Legal specialists say the structural shift from Wagner to Africa Corps changes the question of accountability. Because Africa Corps sits within the Russian Defence Ministry’s chain of command, its members can be considered agents of the Russian state. As a result, any war crimes or serious human rights violations committed in Mali could, in principle, be attributed directly to the Russian government under international law, according to experts at the University of California, Berkeley, who have previously filed material on Wagner’s actions to the International Criminal Court.
At the same time, the mechanisms for investigating abuses in Mali have weakened. The UN peacekeeping mission, MINUSMA, withdrew from the country in 2023 at the request of the junta, removing a major source of independent reporting. Mali has also moved to leave the International Criminal Court, a step the UN’s independent expert on human rights in Mali, Eduardo González Cueva, has warned would further entrench impunity for all armed actors. He has reported limited co-operation from the authorities and difficulty obtaining access to areas affected by the fighting.
Across the border in Mauritania, the consequences are visible in swelling camps and makeshift settlements. The population of the long-established Mbera camp has risen sharply in recent years, and thousands more Malians have sought refuge in informal sites closer to the frontier as violence has spread across the Sahel. Humanitarian agencies report growing needs in shelter, healthcare and psychosocial support, particularly among women and children affected by sexual violence and displacement.

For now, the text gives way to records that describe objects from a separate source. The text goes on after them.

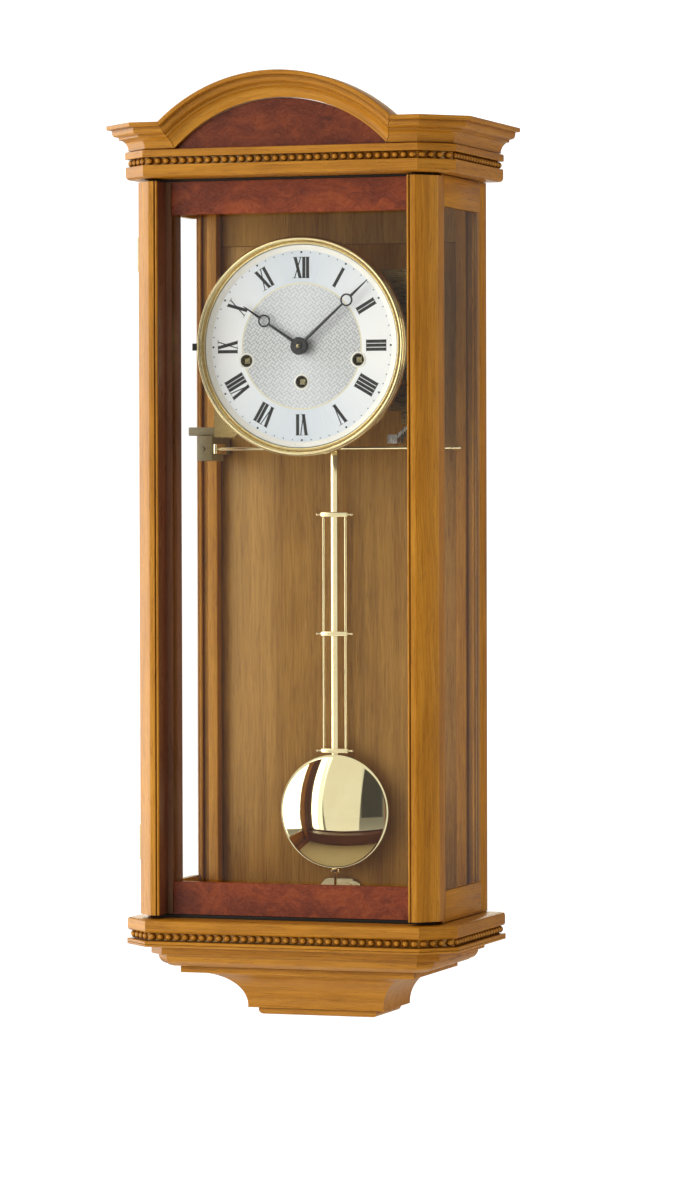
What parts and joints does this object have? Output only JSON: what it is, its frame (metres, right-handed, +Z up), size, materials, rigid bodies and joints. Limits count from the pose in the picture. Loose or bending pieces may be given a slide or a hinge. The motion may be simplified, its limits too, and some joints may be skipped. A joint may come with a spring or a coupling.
{
  "type": "pendulum wall clock",
  "caption": "Wall clock in a canted wooden case with an arched crown, glazed door and sides, round dial with Roman numerals, chime movement and a swinging pendulum.",
  "frame": {"origin": "the hanging point: centre of the hanger plate on the wall plane at the back of the case", "axes": "+Z up, +Y into the wall, -Y the front of the clock, +X to the right seen from the front"},
  "size_m": [0.2674, 0.1456, 0.6601],
  "materials": {
    "cherry": "golden brown stained cherry, satin lacquer",
    "burl_veneer": "dark red-brown burl veneer, gloss lacquer",
    "back_board": "brown veneered board, satin",
    "glass": "clear float glass",
    "steel": "plain",
    "bronze_casting": "bronze-brown paint",
    "dial_silver": "silver-white, fine radial brushing",
    "black_steel": "black, satin",
    "brass": "polished and lacquered"
  },
  "bodies": {
    "case": {"back_panel": "back_board", "back_plate": "brass", "back_rail": "back_board", "back_stile_left": "cherry", "back_stile_right": "cherry", "base_bead_strip": "cherry", "base_board": "cherry", "base_moulding": "cherry", "beat_plate": "brass", "bezel": "brass", "bracket_cap": "cherry", "bracket_pendant": "cherry", "bracket_plate": "cherry", "chime_block": "bronze_casting", "chime_rods": "brass", "cornice_arch": "cherry", "cornice_left": "cherry", "cornice_right": "cherry", "crown_bead_strip": "cherry", "crown_board": "cherry", "dial_plate": "dial_silver", "door_catch": "steel", "front_plate": "brass", "front_post_left": "cherry", "front_post_right": "cherry", "hanger_plate": "steel", "hinge_case_leaf_bottom": "brass", "hinge_case_leaf_top": "brass", "movement_bracket": "steel", "side_glass_left": "glass", "side_glass_right": "glass", "side_rail_bottom_left": "cherry", "side_rail_bottom_right": "cherry", "side_rail_top_left": "cherry", "side_rail_top_right": "cherry", "tympanum": "burl_veneer"},
    "door": {"door_glass": "glass", "door_rail_bottom": "burl_veneer", "door_rail_top": "burl_veneer", "door_stile_left": "cherry", "door_stile_right": "cherry", "hinge_door_leaf_bottom": "brass", "hinge_door_leaf_top": "brass"},
    "minute_hand": {"minute_hand": "black_steel"},
    "hour_hand": {"hour_hand": "black_steel"},
    "chime_arbor": {"chime_arbor": "steel"},
    "strike_arbor": {"strike_arbor": "steel"},
    "time_arbor": {"time_arbor": "steel"},
    "chime_barrel": {"chime_barrel": "brass"},
    "strike_barrel": {"strike_barrel": "brass"},
    "time_barrel": {"time_barrel": "brass"},
    "escape_wheel": {"escape_wheel": "brass"},
    "pallet_anchor": {"pallet_anchor": "steel"},
    "pendulum": {"pendulum_rod": "brass", "pendulum_bob": "brass"},
    "rating_nut": {"rating_nut": "brass"},
    "hammer_1": {"hammer_1": "steel"},
    "hammer_2": {"hammer_2": "steel"},
    "hammer_3": {"hammer_3": "steel"},
    "silence_lever": {"silence_lever": "black_steel"}
  },
  "joints": [
    {"name": "door_swing", "type": "hinge", "parent": "case", "child": "door", "pos_m": [-0.1123, -0.1072, -0.2393], "axis": [0, 0, -1], "range_deg": [0, 110]},
    {"name": "minute_turn", "type": "hinge", "parent": "case", "child": "minute_hand", "pos_m": [0, -0.0925, -0.0981], "axis": [0, 1, 0], "continuous": true},
    {"name": "hour_turn", "type": "hinge", "parent": "case", "child": "hour_hand", "pos_m": [0, -0.09, -0.0981], "axis": [0, 1, 0], "continuous": true},
    {"name": "pendulum_swing", "type": "hinge", "parent": "case", "child": "pendulum", "pos_m": [0, -0.0165, -0.0681], "axis": [0, 1, 0], "range_deg": [-4, 4]},
    {"name": "anchor_rock", "type": "hinge", "parent": "case", "child": "pallet_anchor", "pos_m": [0, -0.055, -0.0681], "axis": [0, 1, 0], "range_deg": [-4, 4]},
    {"name": "rating_nut_turn", "type": "hinge", "parent": "pendulum", "child": "rating_nut", "pos_m": [0, -0.0165, -0.4698], "axis": [0, 0, 1], "continuous": true},
    {"name": "escape_turn", "type": "hinge", "parent": "case", "child": "escape_wheel", "pos_m": [0, -0.059, -0.0881], "axis": [0, 1, 0], "continuous": true},
    {"name": "silence_tilt", "type": "hinge", "parent": "case", "child": "silence_lever", "pos_m": [-0.058, -0.0818, -0.0976], "axis": [0, 1, 0], "range_deg": [-8, 8]},
    {"name": "chime_winding", "type": "hinge", "parent": "case", "child": "chime_arbor", "pos_m": [-0.0408, -0.06, -0.1079], "axis": [0, 1, 0], "continuous": true},
    {"name": "chime_barrel_turn", "type": "hinge", "parent": "case", "child": "chime_barrel", "pos_m": [-0.0408, -0.06, -0.1079], "axis": [0, 1, 0], "continuous": true},
    {"name": "strike_winding", "type": "hinge", "parent": "case", "child": "strike_arbor", "pos_m": [0, -0.06, -0.123], "axis": [0, 1, 0], "continuous": true},
    {"name": "strike_barrel_turn", "type": "hinge", "parent": "case", "child": "strike_barrel", "pos_m": [0, -0.06, -0.123], "axis": [0, 1, 0], "continuous": true},
    {"name": "time_winding", "type": "hinge", "parent": "case", "child": "time_arbor", "pos_m": [0.0418, -0.06, -0.1079], "axis": [0, 1, 0], "continuous": true},
    {"name": "time_barrel_turn", "type": "hinge", "parent": "case", "child": "time_barrel", "pos_m": [0.0418, -0.06, -0.1079], "axis": [0, 1, 0], "continuous": true},
    {"name": "hammer_1_lift", "type": "hinge", "parent": "case", "child": "hammer_1", "pos_m": [0.068, -0.023, -0.147], "axis": [0, 1, 0], "range_deg": [0, 22], "stiffness_Nm_per_rad": 0.004, "springref_deg": -8.59},
    {"name": "hammer_2_lift", "type": "hinge", "parent": "case", "child": "hammer_2", "pos_m": [0.068, -0.0295, -0.147], "axis": [0, 1, 0], "range_deg": [0, 22], "stiffness_Nm_per_rad": 0.004, "springref_deg": -8.59},
    {"name": "hammer_3_lift", "type": "hinge", "parent": "case", "child": "hammer_3", "pos_m": [0.068, -0.036, -0.147], "axis": [0, 1, 0], "range_deg": [0, 22], "stiffness_Nm_per_rad": 0.004, "springref_deg": -8.59}
  ],
  "couplings": [
    {"joint": "hour_turn", "follows": "minute_turn", "ratio": 0.083333},
    {"joint": "anchor_rock", "follows": "pendulum_swing", "ratio": 1}
  ]
}
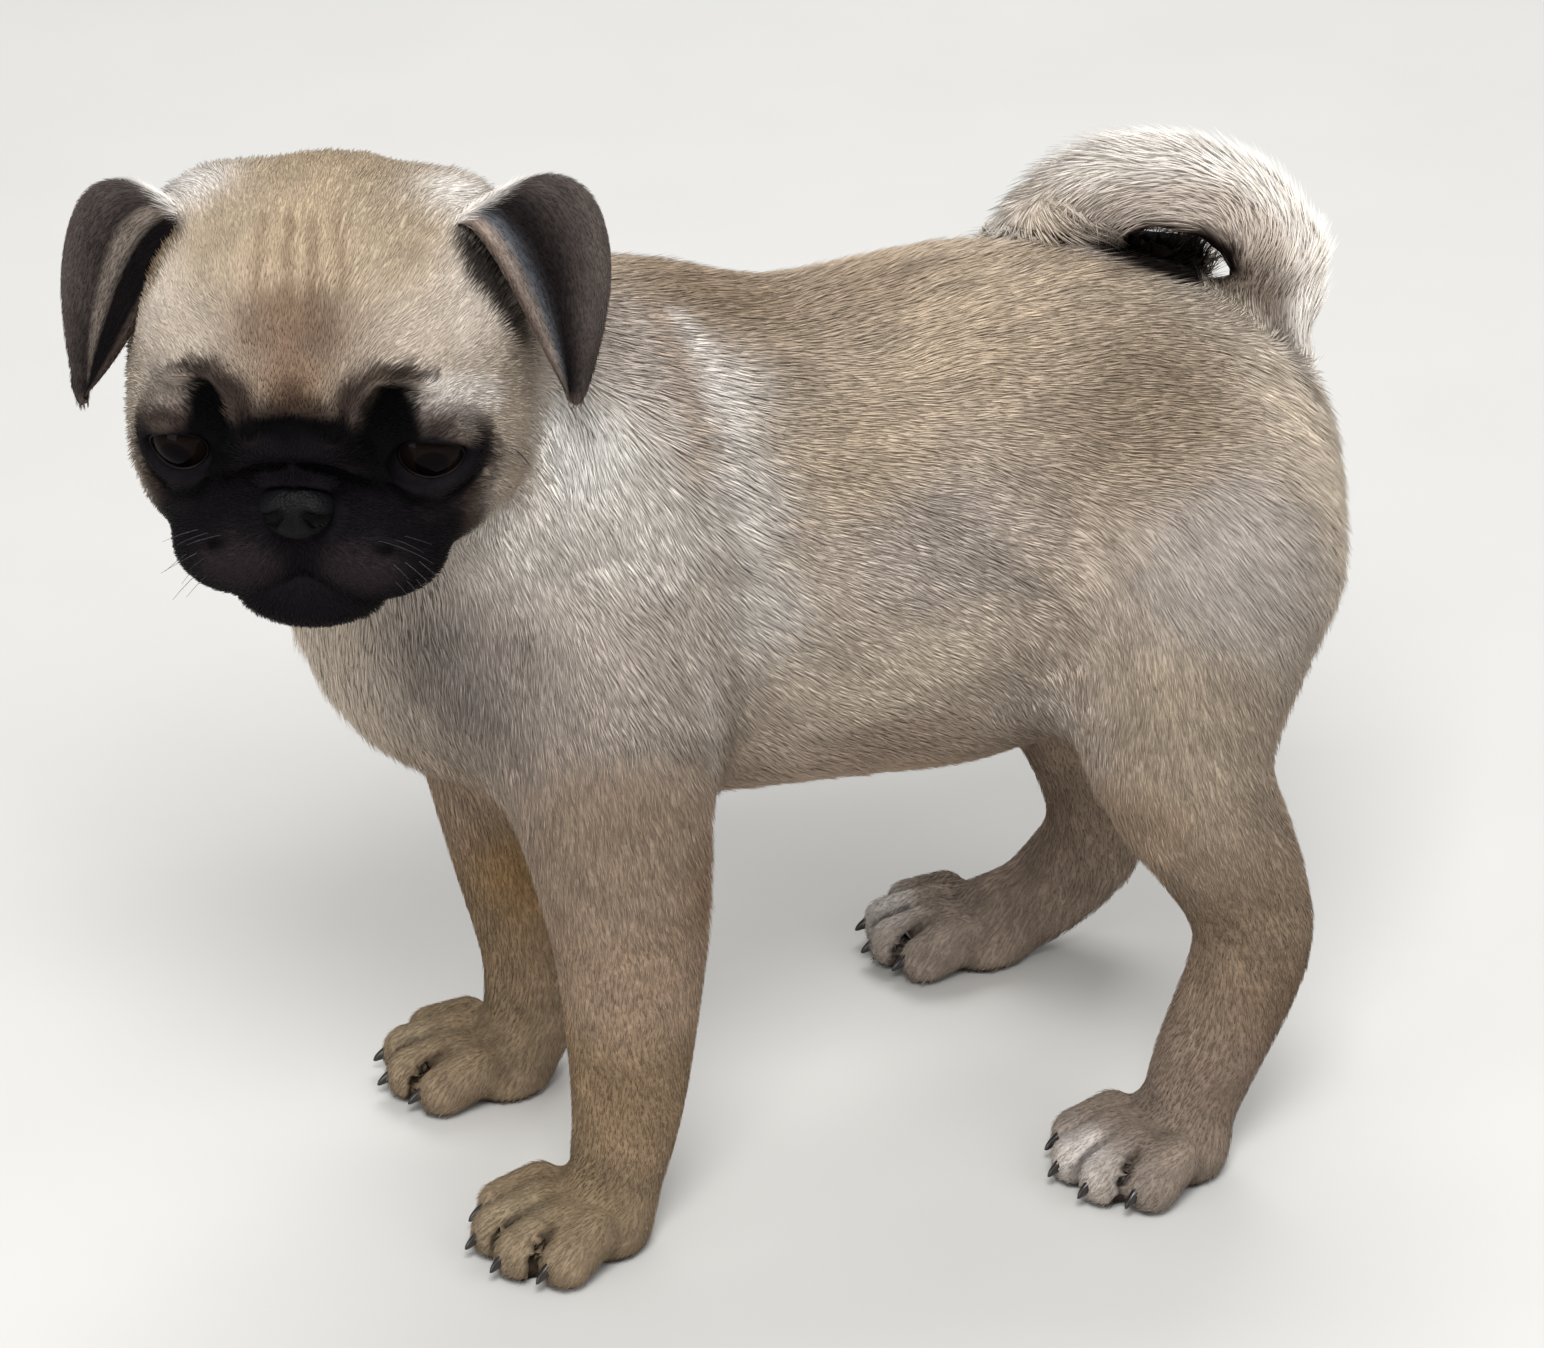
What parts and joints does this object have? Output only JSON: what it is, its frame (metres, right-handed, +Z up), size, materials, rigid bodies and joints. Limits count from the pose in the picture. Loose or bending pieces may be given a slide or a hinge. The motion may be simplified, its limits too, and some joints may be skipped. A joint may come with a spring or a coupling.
{
  "type": "pug puppy figure",
  "caption": "Life-size standing pug puppy with a curled tail, black mask and folded ears, its head turned to its left and looking down.",
  "frame": {"origin": "on the floor, under the middle of the puppy's bounding box", "axes": "-Y is the way the body faces, +X is the puppy's left side, +Z up; the head is turned to the puppy's left"},
  "size_m": [0.158, 0.3022, 0.2704],
  "materials": {
    "fawn_coat": "short dense fawn fur, matte with a soft sheen",
    "black_coat": "short velvety black fur, matte",
    "pale_coat": "short cream fur, matte with a soft sheen",
    "eye_glaze": "wet dark brown eye, glossy",
    "nose_leather": "moist black nose leather, finely pebbled",
    "claw_horn": "black horn, half gloss"
  },
  "bodies": {
    "root": {"torso": "fawn_coat", "neck": "fawn_coat", "head": "fawn_coat", "muzzle": "black_coat", "nose": "nose_leather", "eye_left": "eye_glaze", "eye_right": "eye_glaze", "ear_left": "black_coat", "ear_right": "black_coat", "tail_base": "fawn_coat", "tail_middle": "pale_coat", "tail_tip": "pale_coat", "upper_foreleg_left": "fawn_coat", "forearm_left": "fawn_coat", "forepaw_left": "fawn_coat", "upper_foreleg_right": "fawn_coat", "forearm_right": "fawn_coat", "forepaw_right": "fawn_coat", "thigh_left": "fawn_coat", "shank_left": "fawn_coat", "hind_paw_left": "fawn_coat", "thigh_right": "fawn_coat", "shank_right": "fawn_coat", "hind_paw_right": "fawn_coat", "claw_fore_left_1": "claw_horn", "claw_fore_left_2": "claw_horn", "claw_fore_left_3": "claw_horn", "claw_fore_left_4": "claw_horn", "claw_fore_right_1": "claw_horn", "claw_fore_right_2": "claw_horn", "claw_fore_right_3": "claw_horn", "claw_fore_right_4": "claw_horn", "claw_hind_left_1": "claw_horn", "claw_hind_left_2": "claw_horn", "claw_hind_left_3": "claw_horn", "claw_hind_left_4": "claw_horn", "claw_hind_right_1": "claw_horn", "claw_hind_right_2": "claw_horn", "claw_hind_right_3": "claw_horn", "claw_hind_right_4": "claw_horn"}
  },
  "joints": []
}
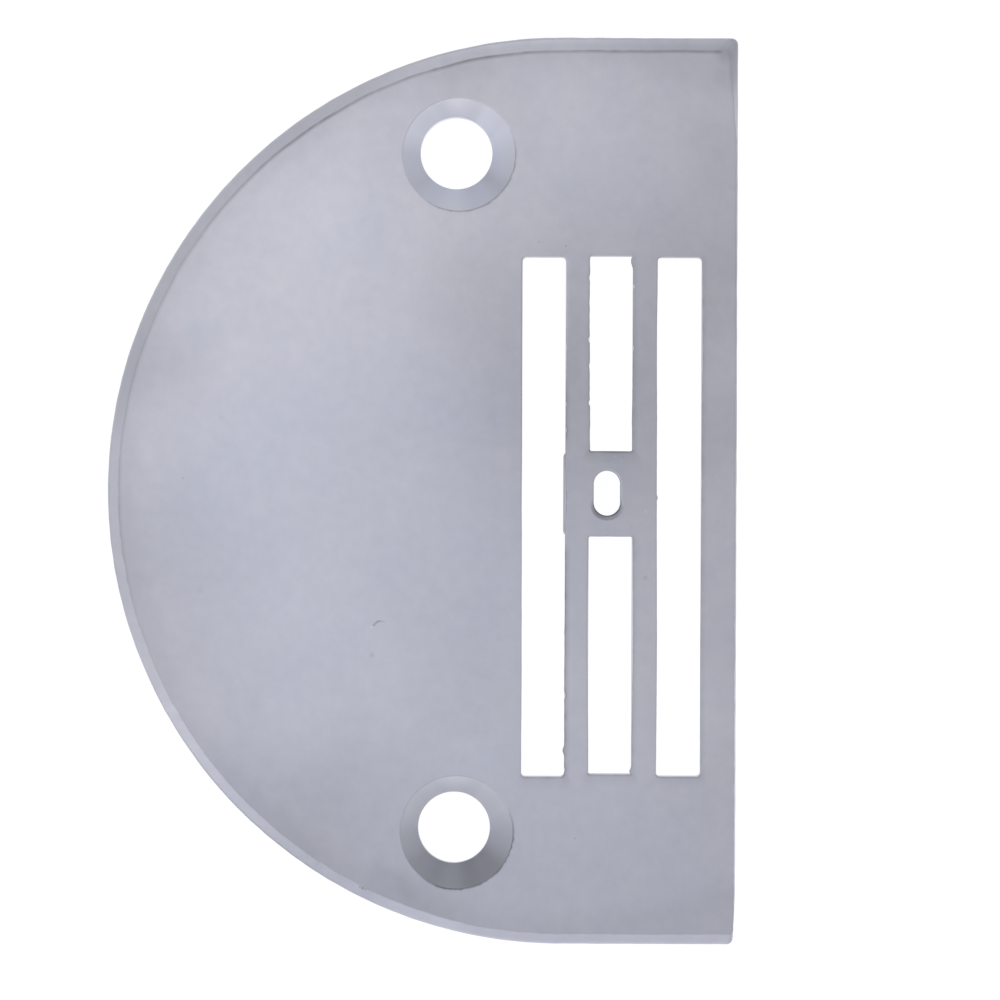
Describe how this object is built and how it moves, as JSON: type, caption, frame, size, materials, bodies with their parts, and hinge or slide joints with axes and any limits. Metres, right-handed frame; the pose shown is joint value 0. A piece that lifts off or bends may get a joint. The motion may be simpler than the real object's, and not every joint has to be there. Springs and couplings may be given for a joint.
{
  "type": "sewing machine needle plate",
  "caption": "Half-round steel needle plate with a bevelled rim, countersunk screw holes, feed-teeth windows and a rounded needle slot.",
  "frame": {"origin": "midway between the two screw holes, on the underside", "axes": "+X to the straight edge, +Y along the feed windows towards the end with the wider rim bevel, +Z out of the face that the cloth slides on"},
  "size_m": [0.0458, 0.066, 0.003],
  "materials": {
    "plate_steel": "satin ground and tumbled steel, cool grey"
  },
  "bodies": {
    "root": {"needle_plate": "plate_steel"}
  },
  "joints": []
}
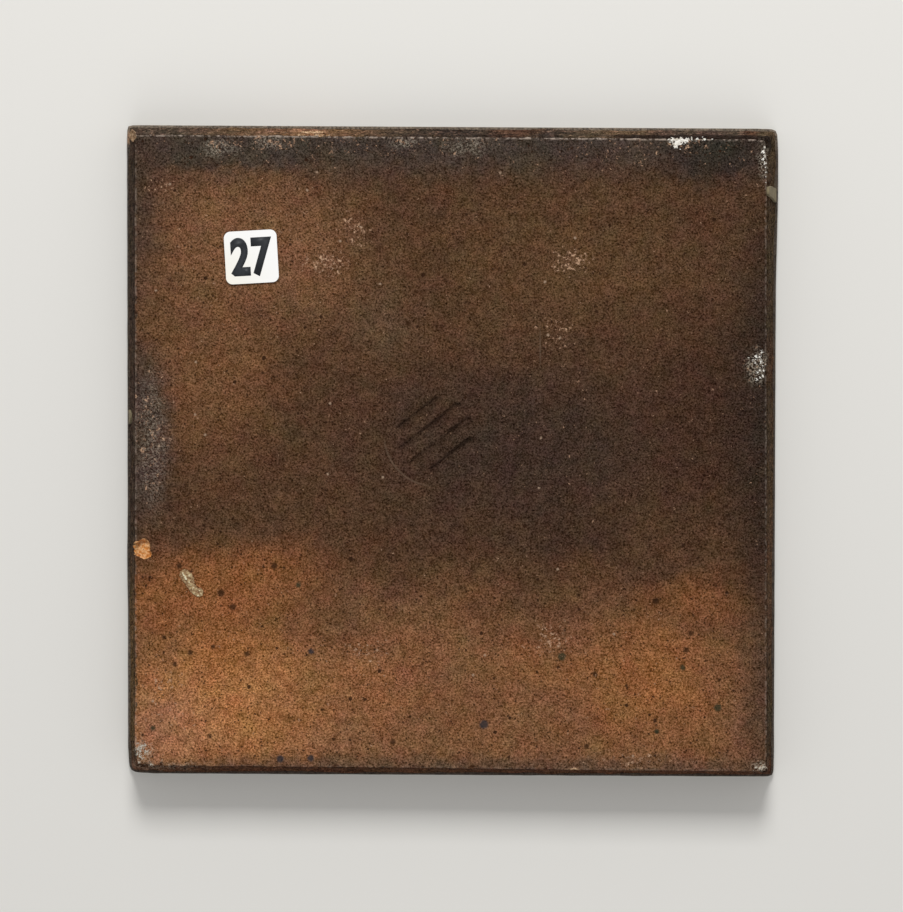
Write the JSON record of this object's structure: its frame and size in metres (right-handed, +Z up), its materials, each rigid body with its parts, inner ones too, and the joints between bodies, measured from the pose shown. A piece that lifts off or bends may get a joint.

For now, those who have fled say they see little prospect of return. They describe a landscape where jihadist groups enforce their own rules, state forces and their foreign allies respond with collective punishment, and avenues for redress are minimal. As one refugee put it, life in exile consists of waiting – not for justice or political change, but simply for news of relatives left behind in villages now too dangerous to approach.